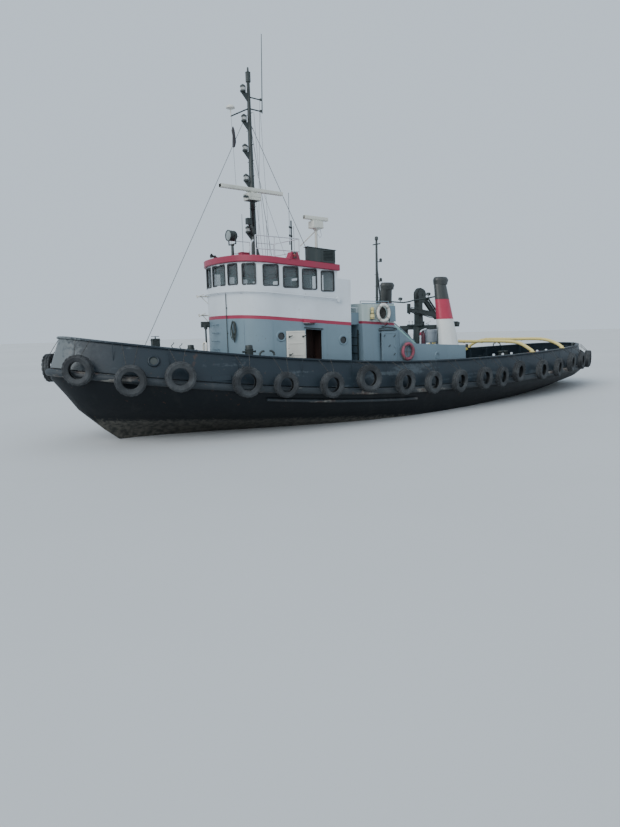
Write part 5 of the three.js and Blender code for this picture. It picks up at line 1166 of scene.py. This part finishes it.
LOCKER_X, LOCKER_Y = -0.65, 1.08
low_deck = 2.64 - 0.05 * 0.65
bin_rings = [oval_ring(bin_body, LOCKER_X, LOCKER_Y, 0.35 - d, 0.30 - d, z)
             for d, z in ((0.02, low_deck + 0.13), (0, low_deck + 0.15), (0, 3.27), (0.006, 3.3),
                          (0.03, 3.325), (0.12, 3.335))]
lofted(bin_body, bin_rings, True)
for z in (low_deck + 0.2, 3.2):
    x_ring = [oval_ring(bin_body, LOCKER_X, LOCKER_Y, 0.35 + d, 0.30 + d, z + h)
              for d, h in ((-0.004, -0.02), (0.008, -0.016), (0.008, 0.016), (-0.004, 0.02))]
    lofted(bin_body, x_ring)
for a in (-1, 1):
    for b in (-1, 1):
        cube(bin_body, (LOCKER_X + a * 0.2, LOCKER_Y + b * 0.16, low_deck + 0.08), (0.05, 0.05, 0.16))
locker_grey = ship_paint("locker_grey", (0.25, 0.29, 0.33), 0.5, 0.3, 0.5, 0.3, (0.12, 0.11, 0.11))
settle("casing_locker_body", bin_body, locker_grey, "ship", stands_for=("casing_locker",),
       mend=True)
bent_bar(bin_pipe, [(0.12, 1.12, low_deck), (0.12, 1.12, 3.16), (0.09, 1.12, 3.26), (0.0, 1.12, 3.31),
                    (-0.28, 1.1, 3.36)], 0.035, 10)
bent_bar(bin_pipe, [(-0.9, 0.75, 3.56), (-0.6, 0.85, 3.60), (-0.3, 1.0, 3.57), (-0.55, 1.15, 3.72)], 0.02,
         8)
settle("bent_vent_pipe", bin_pipe, white_paint, "ship")
bottle = bmesh.new()
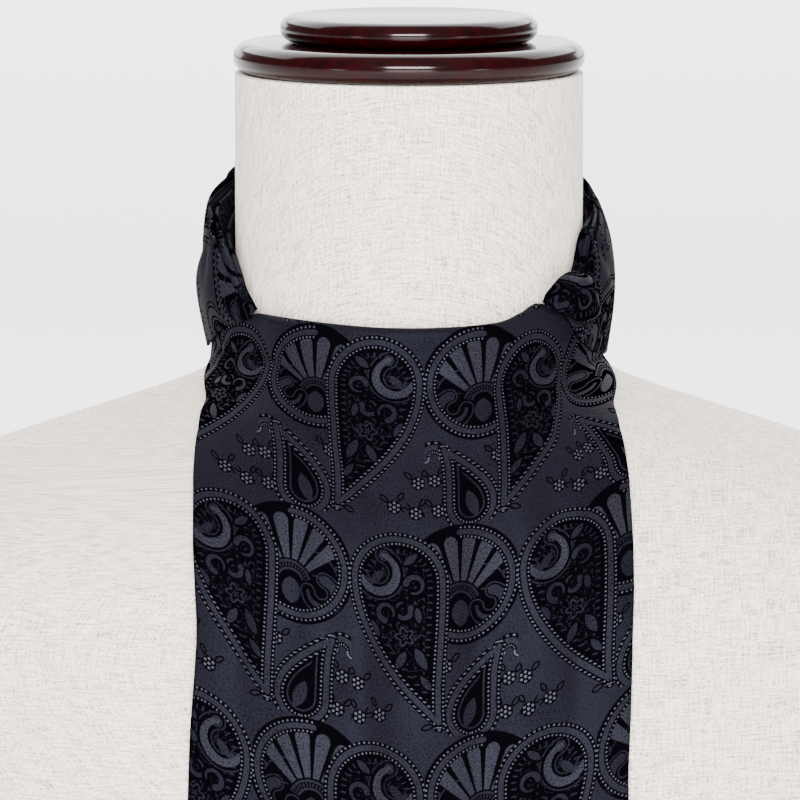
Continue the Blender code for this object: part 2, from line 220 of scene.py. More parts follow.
# %% The form's sections
FORM_COLUMNS = ("height", "half_width", "front", "back", "squareness")
FORM_ROWS = (
    (0, 152, 111, 92, 2.4),
    (40, 153, 112, 92, 2.4),
    (100, 158, 116, 93, 2.4),
    (160, 166, 120, 96, 2.4),
    (220, 176, 122, 101, 2.4),
    (270, 189, 120, 106, 2.4),
    (310, 202, 115, 108, 2.35),
    (340, 209, 108, 108, 2.3),
    (358, 209, 103, 107, 2.3),
    (374, 201, 97, 105, 2.25),
    (387, 185, 91, 102, 2.2),
    (398, 163, 85, 98, 2.15),
    (408, 134, 79, 93, 2.1),
    (417, 106, 74, 87, 2.05),
    (425, 83, 70, 80, 2.0),
    (432, 71, 67, 73, 2.0),
    (440, 66.2, 65, 68.5, 2.0),
    (450, 64.5, 64.2, 65.4, 2.0),
    (470, 64, 64, 64, 2.0),
    (539, 64, 64, 64, 2.0),
)
NECK_RADIUS = 64.0
NECK_TOP = 539.0
LAID_GAP = 1.0  # between the linen and the cloth that lies on it
NECK_ROOT = 421.0  # the height of the hollow where the neck meets the chest
ROOT_SPAN = 11.0
ROOT_BRIDGE = 1.4  # how much farther the cloth stands off there
SLANT_SPAN = 2.0


def form_reach(angle, height):
    """How far the linen lies from the neck's axis, at angles and heights."""
    half_width = eased(FORM_ROWS, FORM_COLUMNS, "half_width", height)
    front = eased(FORM_ROWS, FORM_COLUMNS, "front", height)
    back = eased(FORM_ROWS, FORM_COLUMNS, "back", height)
    power = eased(FORM_ROWS, FORM_COLUMNS, "squareness", height)
    across = np.abs(np.sin(angle)) / half_width
    along = np.abs(np.cos(angle)) / np.where(np.cos(angle) > 0, front, back)
    return (across**power + along**power) ** (-1 / power)


def laid_reach(angle, height):
    """The reach of the inner face of cloth that lies on the form and spans its hollow."""
    bridge = ROOT_BRIDGE * np.exp(-(((height - NECK_ROOT) / ROOT_SPAN) ** 2))
    return form_reach(angle, height) + LAID_GAP + bridge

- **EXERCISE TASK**
Lines from the beginning of the data above through the line containing "bottle = bmesh.new()" are to be returned exactly, and no others.

- **OUTPUT BELOW**
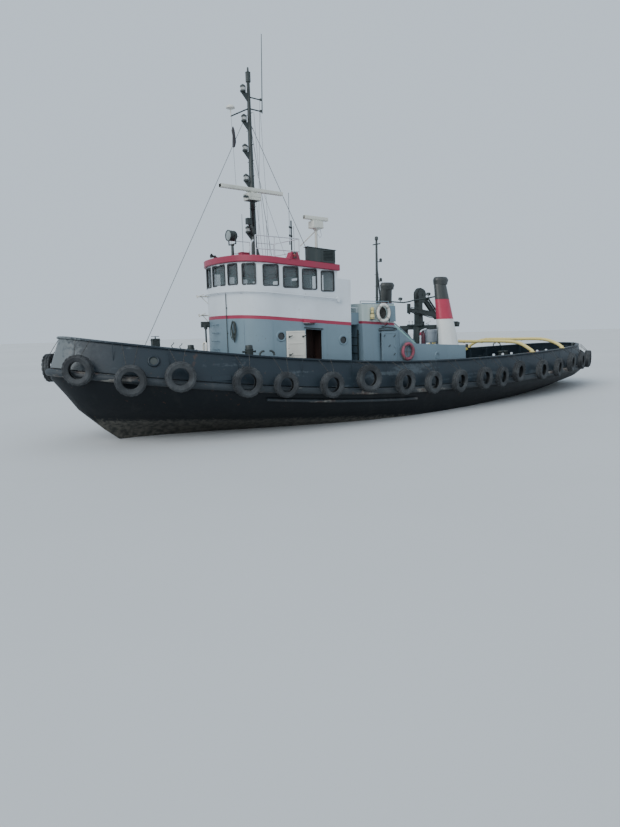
Write part 5 of the three.js and Blender code for this picture. It picks up at line 1166 of scene.py. This part finishes it.
LOCKER_X, LOCKER_Y = -0.65, 1.08
low_deck = 2.64 - 0.05 * 0.65
bin_rings = [oval_ring(bin_body, LOCKER_X, LOCKER_Y, 0.35 - d, 0.30 - d, z)
             for d, z in ((0.02, low_deck + 0.13), (0, low_deck + 0.15), (0, 3.27), (0.006, 3.3),
                          (0.03, 3.325), (0.12, 3.335))]
lofted(bin_body, bin_rings, True)
for z in (low_deck + 0.2, 3.2):
    x_ring = [oval_ring(bin_body, LOCKER_X, LOCKER_Y, 0.35 + d, 0.30 + d, z + h)
              for d, h in ((-0.004, -0.02), (0.008, -0.016), (0.008, 0.016), (-0.004, 0.02))]
    lofted(bin_body, x_ring)
for a in (-1, 1):
    for b in (-1, 1):
        cube(bin_body, (LOCKER_X + a * 0.2, LOCKER_Y + b * 0.16, low_deck + 0.08), (0.05, 0.05, 0.16))
locker_grey = ship_paint("locker_grey", (0.25, 0.29, 0.33), 0.5, 0.3, 0.5, 0.3, (0.12, 0.11, 0.11))
settle("casing_locker_body", bin_body, locker_grey, "ship", stands_for=("casing_locker",),
       mend=True)
bent_bar(bin_pipe, [(0.12, 1.12, low_deck), (0.12, 1.12, 3.16), (0.09, 1.12, 3.26), (0.0, 1.12, 3.31),
                    (-0.28, 1.1, 3.36)], 0.035, 10)
bent_bar(bin_pipe, [(-0.9, 0.75, 3.56), (-0.6, 0.85, 3.60), (-0.3, 1.0, 3.57), (-0.55, 1.15, 3.72)], 0.02,
         8)
settle("bent_vent_pipe", bin_pipe, white_paint, "ship")
bottle = bmesh.new()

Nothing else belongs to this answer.